• _REQUIRED WORK_
Set down all of the data exactly as it appears.

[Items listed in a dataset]

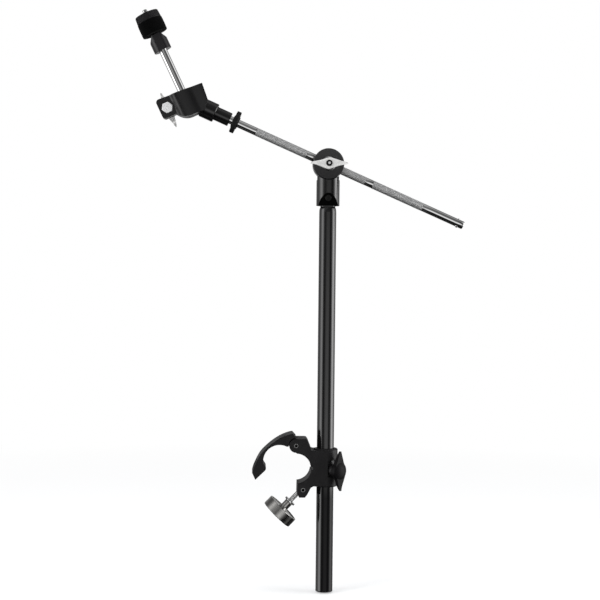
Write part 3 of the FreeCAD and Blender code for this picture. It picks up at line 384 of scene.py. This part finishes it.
def rubber_material():
    """Matt rubber with an uneven grey bloom."""
    n = Nodes("ring_rubber")
    bloom_and_highlight = n.noise(160.0, 5.0, rough=0.6)
    n.link(n.mix_colour(bloom_and_highlight, grey(0.0025), grey(0.007)), "Base Color")
    n.link(n.ramp(bloom_and_highlight, 0.3, 0.7, 0.5, 0.7), "Roughness")
    n.bsdf.inputs["Specular IOR Level"].default_value = 0.22
    n.link(n.bump(n.noise(1900.0, 3.0), 0.4, 0.08, n.edge_normal(0.4)), "Normal")
    return n.mat


def fibre_material():
    """Pressed brown fibre board."""
    n = Nodes("friction_fibre")
    fleck = n.noise(1400.0, 4.0, rough=0.7)
    n.link(n.mix_colour(fleck, (0.09, 0.07, 0.05, 1), (0.2, 0.16, 0.12, 1)), "Base Color")
    n.bsdf.inputs["Roughness"].default_value = 0.85
    n.link(n.bump(fleck, 0.6, 0.1), "Normal")
    return n.mat


Y = Vector((0, 1, 0))
TUBE = Vector((point_of("tube_swivel").x, 0, 0))
WING_AXIS = axis_of("wing_bolt_turn")
EAR = point_of("tilter_nut_turn")
WARM = (1, 0.995, 0.98)
# metres, hidden inside the collar when the tube is at rest
COLLAR_LEVEL = -0.01
# millimetres
THREAD_PITCH = 1.0

clamp_nylon = moulded("clamp_nylon", 0.0045, 0.5, shine=0.3)
handle_nylon = moulded("handle_nylon", 0.0035, 0.42, grain=0.35, shine=0.07)
liner_nylon = moulded("liner_nylon", 0.006, 0.4, grain=0.2)
cap_plastic = moulded("cap_plastic", 0.005, 0.3, grain=0.1)
sleeve_plastic = moulded("sleeve_plastic", 0.008, 0.24, grain=0.04, worn=1.4)
cap_nut_plastic = moulded("cap_nut_plastic", 0.005, 0.5, grain=0.3, shine=0.2)
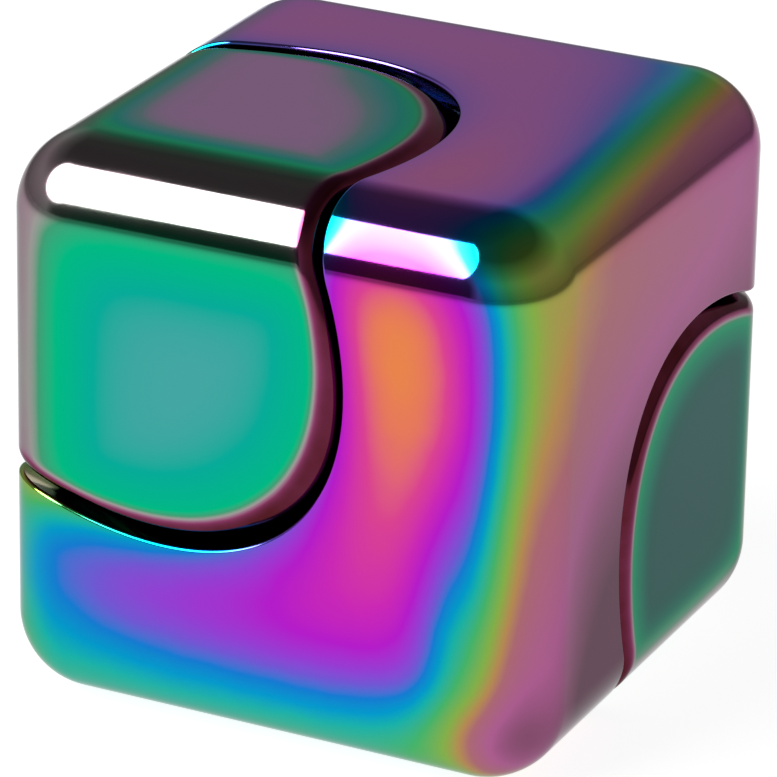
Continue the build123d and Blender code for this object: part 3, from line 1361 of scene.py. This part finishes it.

• _SOLUTION FOR THIS PROBLEM_
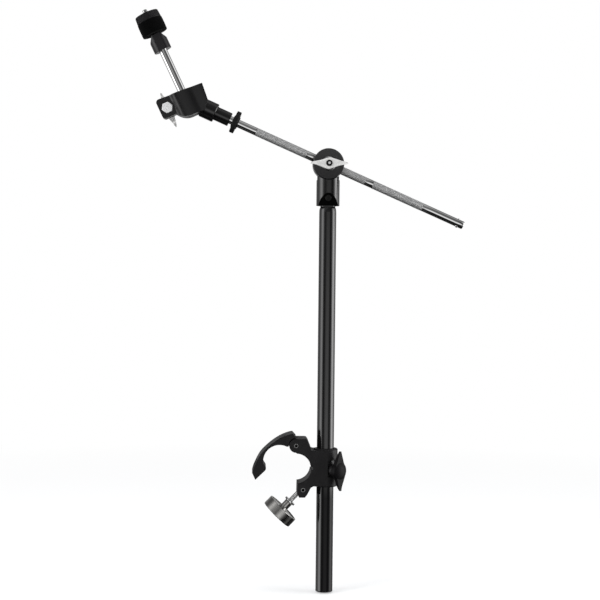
Write part 3 of the FreeCAD and Blender code for this picture. It picks up at line 384 of scene.py. This part finishes it.
def rubber_material():
    """Matt rubber with an uneven grey bloom."""
    n = Nodes("ring_rubber")
    bloom_and_highlight = n.noise(160.0, 5.0, rough=0.6)
    n.link(n.mix_colour(bloom_and_highlight, grey(0.0025), grey(0.007)), "Base Color")
    n.link(n.ramp(bloom_and_highlight, 0.3, 0.7, 0.5, 0.7), "Roughness")
    n.bsdf.inputs["Specular IOR Level"].default_value = 0.22
    n.link(n.bump(n.noise(1900.0, 3.0), 0.4, 0.08, n.edge_normal(0.4)), "Normal")
    return n.mat


def fibre_material():
    """Pressed brown fibre board."""
    n = Nodes("friction_fibre")
    fleck = n.noise(1400.0, 4.0, rough=0.7)
    n.link(n.mix_colour(fleck, (0.09, 0.07, 0.05, 1), (0.2, 0.16, 0.12, 1)), "Base Color")
    n.bsdf.inputs["Roughness"].default_value = 0.85
    n.link(n.bump(fleck, 0.6, 0.1), "Normal")
    return n.mat


Y = Vector((0, 1, 0))
TUBE = Vector((point_of("tube_swivel").x, 0, 0))
WING_AXIS = axis_of("wing_bolt_turn")
EAR = point_of("tilter_nut_turn")
WARM = (1, 0.995, 0.98)
# metres, hidden inside the collar when the tube is at rest
COLLAR_LEVEL = -0.01
# millimetres
THREAD_PITCH = 1.0

clamp_nylon = moulded("clamp_nylon", 0.0045, 0.5, shine=0.3)
handle_nylon = moulded("handle_nylon", 0.0035, 0.42, grain=0.35, shine=0.07)
liner_nylon = moulded("liner_nylon", 0.006, 0.4, grain=0.2)
cap_plastic = moulded("cap_plastic", 0.005, 0.3, grain=0.1)
sleeve_plastic = moulded("sleeve_plastic", 0.008, 0.24, grain=0.04, worn=1.4)
cap_nut_plastic = moulded("cap_nut_plastic", 0.005, 0.5, grain=0.3, shine=0.2)
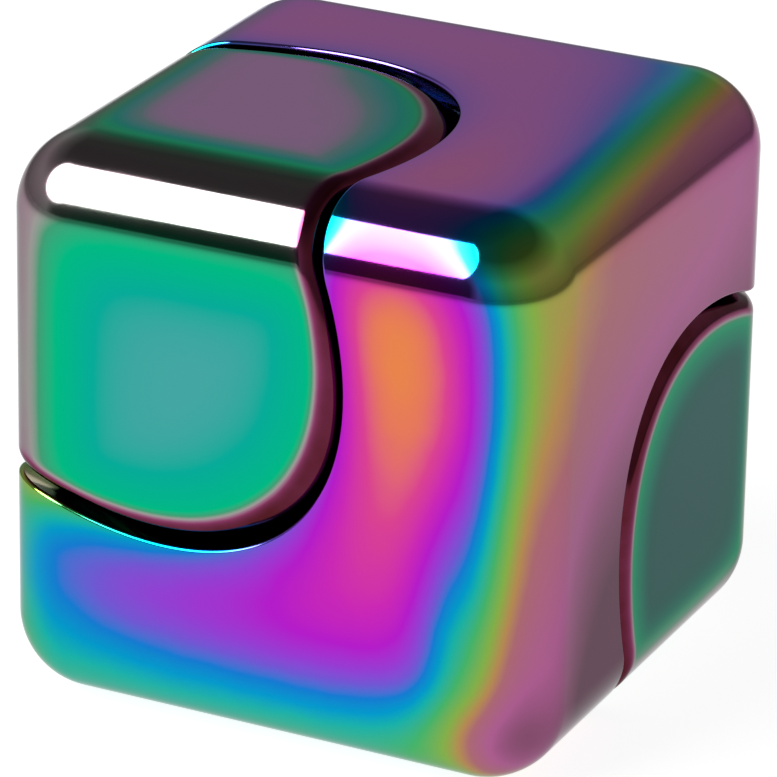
Continue the build123d and Blender code for this object: part 3, from line 1361 of scene.py. This part finishes it.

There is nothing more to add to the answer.